El no haberlos experimentado en los escasos ciento cincuenta años en que nos manejamos con este tipo de conocimientos, y sus tecnologías derivadas, no descarta en absoluto que no los haya habido ya y que no pueda haberlos en lo sucesivo. Un aumento súbito de radiación, incluso de muy corta duración, puede dejar a la especie más o menos intacta, algunos millones de cánceres arriba o abajo, pero posee el potencial de descabalar irremediablemente todos esos ceros y unos amorosamente acumulados en óxidos de silicio dopados con tierras raras y en discos cerámicos y metálicos de altísima tecnología. Nuestras cintas, nuestros discos duros, nuestras cámaras de seguridad, nuestro saber todo y nuestro mundo, pueden convertirse en el equivalente a un montón de arena de un instante para otro, y aún suponiendo la fortuna de quedar los humanos, como tal especie, todavía intacta.
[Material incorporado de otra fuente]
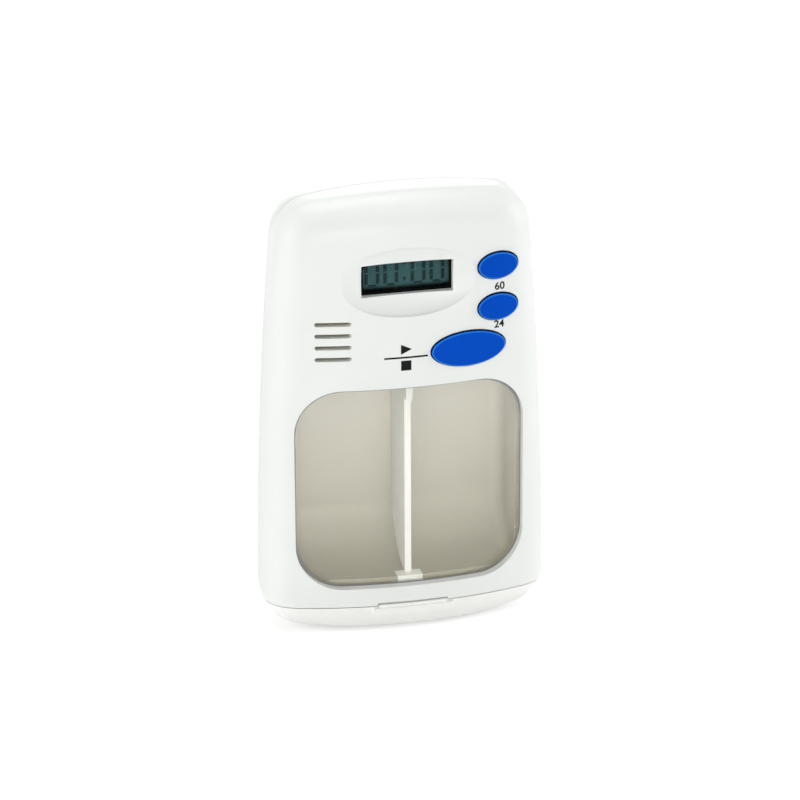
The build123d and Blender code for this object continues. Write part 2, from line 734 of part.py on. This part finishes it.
# ================================================================ write the pieces
os.makedirs("parts", exist_ok=True)
write("front_shell", front_shell())
write("rear_shell", rear_shell())
write("window_pane", window_pane())
write("display_glass", display_glass())
write("display_frame", display_frame())
write("zebra_strip", zebra_strip())
write("circuit_board", circuit_board())
write("push_switches", push_switches())
write("controller_chip", controller_chip())
write("board_components", board_components())
write("buzzer_disc", buzzer_disc())
write("buzzer_ceramic", buzzer_ceramic_disc())
write("buzzer_contacts", buzzer_contacts())
write("case_screws", screws(case_post_places, screw_radius, screw_reach, screw_head_radius,
                            screw_head_height, screw_seat_y))
write("board_screws", screws(board_post_places, board_screw_radius, board_screw_reach, *board_screw_head,
                             board_back_y))
write("battery_cell", battery_cell())
write("positive_contact", positive_contact())
write("negative_contact", negative_contact())
write("battery_door", battery_door())
write("drawer", drawer())
write("divider", divider())
for name, (x, z, half) in buttons.items():
    write(name, button(x, z, half))
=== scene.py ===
"""Looks of a pocket pill box with a countdown timer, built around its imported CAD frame."""

import math

import bmesh
import bpy
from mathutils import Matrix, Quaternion, Vector
from mathutils.bvhtree import BVHTree


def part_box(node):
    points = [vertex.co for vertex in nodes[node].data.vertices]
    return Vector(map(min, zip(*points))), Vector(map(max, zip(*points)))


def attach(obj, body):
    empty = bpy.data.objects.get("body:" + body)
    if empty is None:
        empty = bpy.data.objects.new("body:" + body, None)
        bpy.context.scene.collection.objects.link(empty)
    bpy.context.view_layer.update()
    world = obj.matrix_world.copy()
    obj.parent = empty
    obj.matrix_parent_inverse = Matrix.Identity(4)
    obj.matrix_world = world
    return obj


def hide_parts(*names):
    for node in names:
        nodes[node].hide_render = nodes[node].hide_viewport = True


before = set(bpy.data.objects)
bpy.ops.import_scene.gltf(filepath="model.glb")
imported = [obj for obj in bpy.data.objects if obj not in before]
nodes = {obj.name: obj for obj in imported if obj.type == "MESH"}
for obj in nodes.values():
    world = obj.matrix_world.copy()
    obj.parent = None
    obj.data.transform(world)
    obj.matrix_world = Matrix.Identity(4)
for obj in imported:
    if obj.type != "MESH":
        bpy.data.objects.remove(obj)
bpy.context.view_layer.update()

MM = 0.001

# Sizes of the detail that the materials give a surface.
cloud_size = 20 * MM              # drift of a colour
cloud_detail = 3.0
cloud_low, cloud_high = 0.3, 0.7  # shares of the noise at which the two tones are pure
gloss_size = 6 * MM               # patches of uneven gloss
gloss_drift = 0.05                # roughness either way
mould_grain = 0.4 * MM
mould_depth = 0.006 * MM
film_depth = 0.002 * MM           # grain of a printed film
clear_size = 12 * MM              # slow waves in a clear moulding
clear_depth = 0.004 * MM
metal_grain = 0.6 * MM
metal_depth = 0.004 * MM
metal_smoother, metal_rougher = 0.08, 0.12
panel_grains = 40                 # over the height of the display panel
panel_grain_depth = 0.003 * MM
cell_gloss_size = 4 * MM
cell_roughness = (0.24, 0.36)


# ================================================================ material helpers
def srgb(red, green, blue):
    """Linear colour, with alpha, of an sRGB colour given as 0 to 255."""
    def linear(value):
        value /= 255
        return value / 12.92 if value <= 0.04045 else ((value + 0.055) / 1.055) ** 2.4
    return (linear(red), linear(green), linear(blue), 1.0)


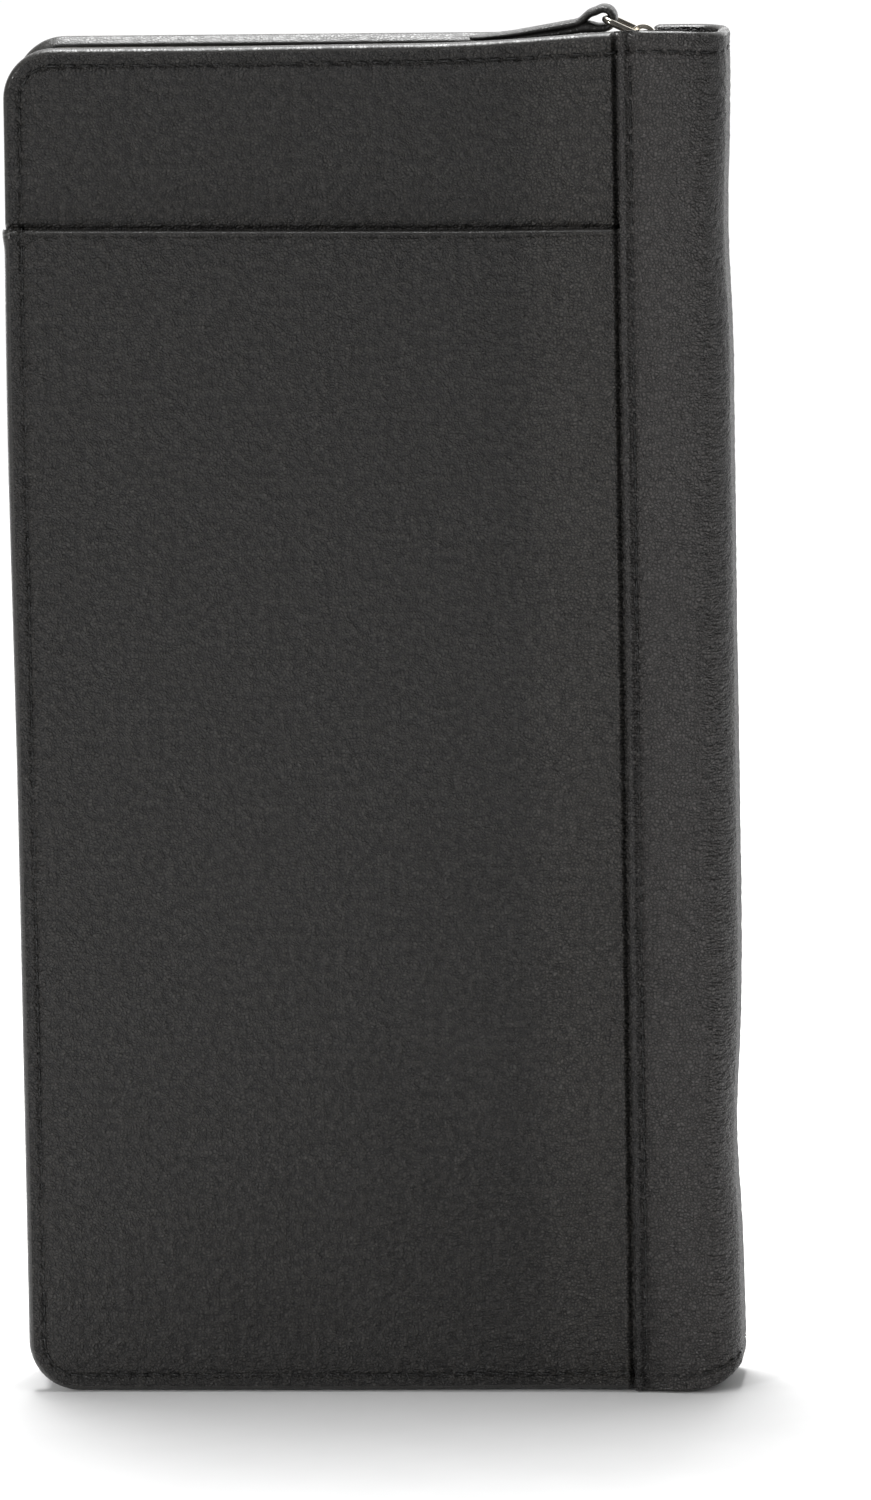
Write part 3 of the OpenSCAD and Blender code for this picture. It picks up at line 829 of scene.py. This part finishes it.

Será como la destrucción de la biblioteca de Alejandría, a millones de veces su escala. Por nuestro propio bien futuro, y el de nuestros descendientes, sigamos generando también diversidad de soportes. Que se guarden, por favor, cinceladas en piedra, o escritas y protegidas en pozos de enorme profundidad, y en muchos lugares, las ecuaciones de Maxwell, la tabla periódica de Mendeleyeiev, las fórmulas relativistas, la descripción del mecanismo del diferencial, la obra de Darwin, el descifrado del código genético y la coral de la Novena sinfonía de Beethoven, para ir empezando.

Y suban, por favor, y tranquilamente a la nube, en millones de copias, la Biblia y el Corán, y las obras completas de Paris Hilton o de Justin Bieber, si así les parece.